State media said the Syrian troops entered the town of Dara’a on Thursday.

“Those who refuse reconciliation will be evacuated,” the state-run SANA news agency reported Thursday.

Syria’s war origin story

For many Syrians, the war began in the town of Dara’a, an agricultural town on the border with Jordan. In March 2011, 15 teenage boys were arrested because of graffiti spray-painted on a high school wall.

The images of Arab strongmen like Egypt’s Hosni Mubarak and Tunisia’s Ben Ali abdicating power prompted someone to scrawl on the wall: ‘It’s your turn now Doctor,’ referring to Assad, the ophthalmologist.

Town officials couldn’t find the perpetrator. The boys were held, beaten, had fingernails removed, and were tortured for weeks in a bid to prise a confession out of them.

While they were captive, their town revolted, protesting daily and calling on Assad to pressure the town’s police chief to release them.

Weeks later they were finally freed, and Dara’a had become a focal point in the government’s effort to suppress unrest. By the spring of 2011, army tanks rolled into the town, rebel forces took up positions to fight the army, and the town and the surrounding areas, descended into unrelenting violence.

Over seven years later, with millions of Syrians displaced and hundreds of thousands dead, the final push into Dara’a seemingly puts an end to the war as Syrian and Russian forces wrap up a major offensive launched last month.

Hundreds of thousands homeless

More than 300,000 Syrians were made homeless by the regime’s latest offensive in Dara’a, south of Damascus.

UNICEF spokeswoman Juliette Touma told CNN last week that it was the largest displacement of civilians in southern Syria since the war began. In three weeks of fighting, some 180,000 children were forced from their homes.

What has happened in Dara’a mirrors other advances by the regime since the fall of Aleppo at the beginning of 2017. One by one, areas that were agreed to be “de-escalation zones” have come under attack by Assad’s army and pro-regime militias, backed by Russian airpower.
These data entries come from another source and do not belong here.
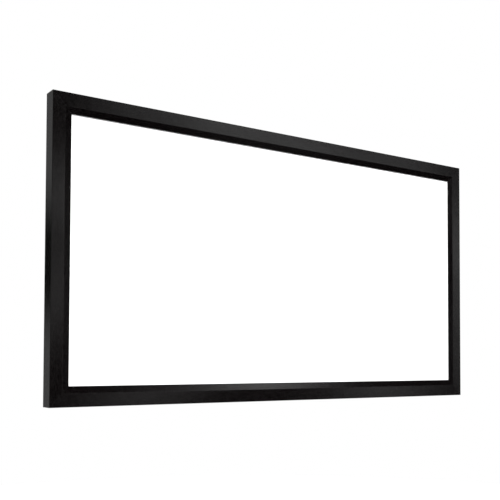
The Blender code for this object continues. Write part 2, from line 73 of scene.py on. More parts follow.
# Sizes of the part that a box doesn't give
FIT = 0.0003
SHEET = 0.0006
NOTCH = 0.0130
HEM_END = 0.0200
HEM_WELD = 0.0140
NOTCH_ROUND = 0.0015
NOTCH_GAP = 0.0020
WIRE_RADIUS = 0.0006
COIL_TURNS = 5
SET_SCREW_PLACES = (0.050, 0.090)
SLOT_MIDDLE = 0.01325
CREASE = 0.0525
SCREW_RADIUS = 0.0020
SCREW_HEAD_RADIUS = 0.0040
SCREW_HEAD = 0.0024
SCREW_REACH = 0.0051

# Details that only the scene has
HEM_STEPS = 26
NOTCH_STEPS = 4
HOOK_STEPS = 8
HOOK_DROPS = (0.0024, 0.0012)
HOOK_END = 240
COIL_STEPS = 20
COIL_LEAD = 0.0024
WIRE_ROUNDS = 3
THREAD_PITCH = 0.0007
THREAD_DEPTH = 0.0003
THREAD_ROWS = 6
HEAD_FOOT = (0.97, 0.12)
HEAD_RIM = 0.2
HEAD_CURVE = 0.6
HEAD_DOME = (12, 84, 7)
RECESS_REACH = 0.0022
RECESS_ARM = 0.0005
RECESS_DEPTH = 0.0015
RECESS_TAPER = 0.55
RECESS_OPEN = 1.2
SET_SCREW_RADIUS = 0.0023
SET_SCREW_CHAMFER = 0.0003
SOCKET_RADIUS = 0.00145
SOCKET_DEPTH = 0.0016
SOCKET_SIDES = 6
LATHE_SIDES = 24
ROD_CHAMFER = 0.0004
GASKET_CLEAR = 0.00001
SAME_POINT = 0.000001
FACES_ALONG = 0.999
SMOOTH_ANGLE = math.radians(35)
EDGE_SAMPLES = 6

# Sockets of the Mix node, which Blender tells apart only by number
MIX_FACTOR, MIX_FIRST, MIX_SECOND, MIX_VALUE = 0, 2, 3, 0
MIX_FIRST_COLOUR, MIX_SECOND_COLOUR, MIX_COLOUR = 6, 7, 2

# Colours of the velvet's pile
VELVET_DARK = (0.0005, 0.0001, 0.0002)
VELVET_LIGHT = (0.0029, 0.0024, 0.0025)
# A painted highlight along the crease where the velvet's face turns into its bevel: its colour,
# and how far it reaches
VELVET_CREASE_HIGHLIGHT = (0.0100, 0.0095, 0.0095)
CREASE_HIGHLIGHT_REACH = 0.0013

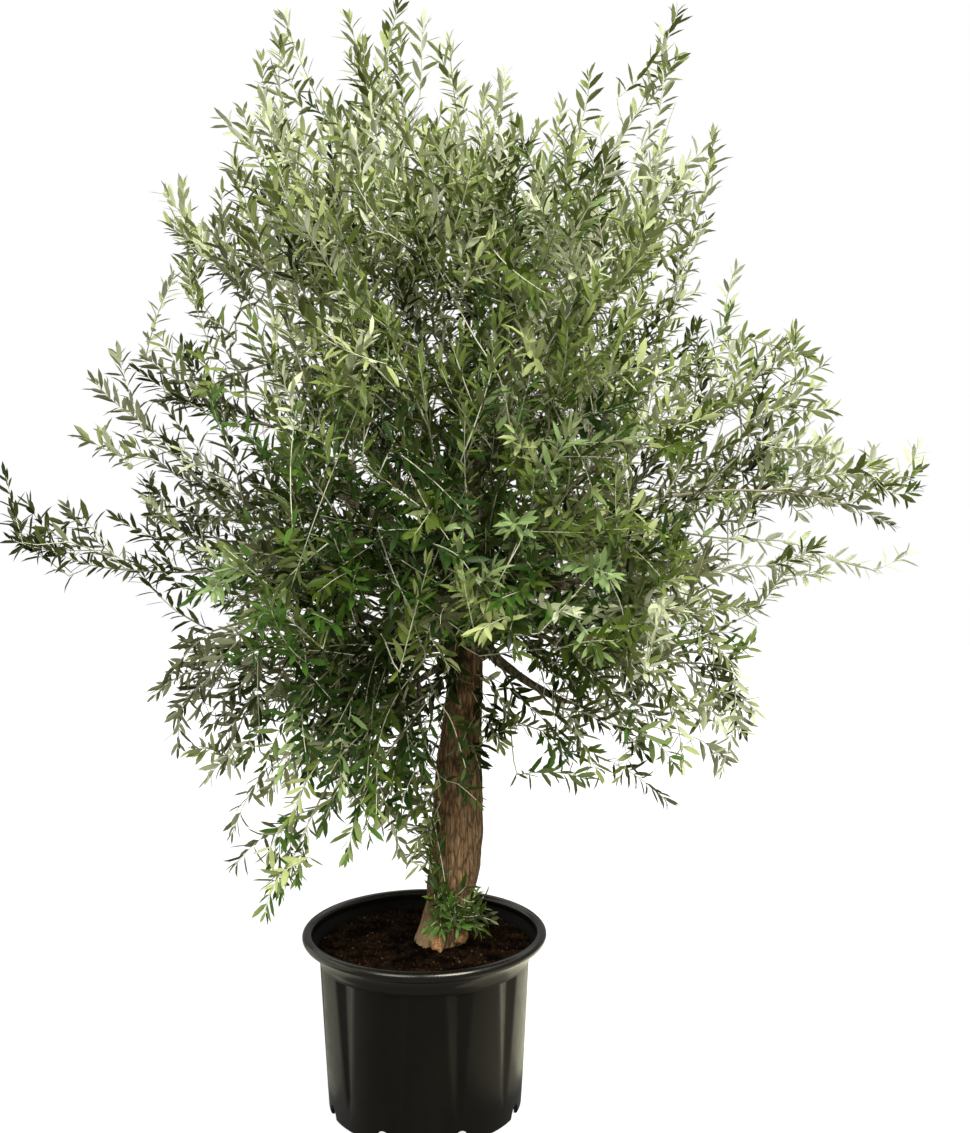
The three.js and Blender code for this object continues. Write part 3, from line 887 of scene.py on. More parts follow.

Once rebel groups are weakened, the Russians step in to stabilize the area.

Syrian army engineering units would now sweep residential neighborhoods to prepare for “the entry of the workshops to rehabilitate infrastructure and restore basic services to Dara’a,” state media reported.

“With the Syrian army entering the area, another chapter of terrorists’ crimes comes to an end,” it added.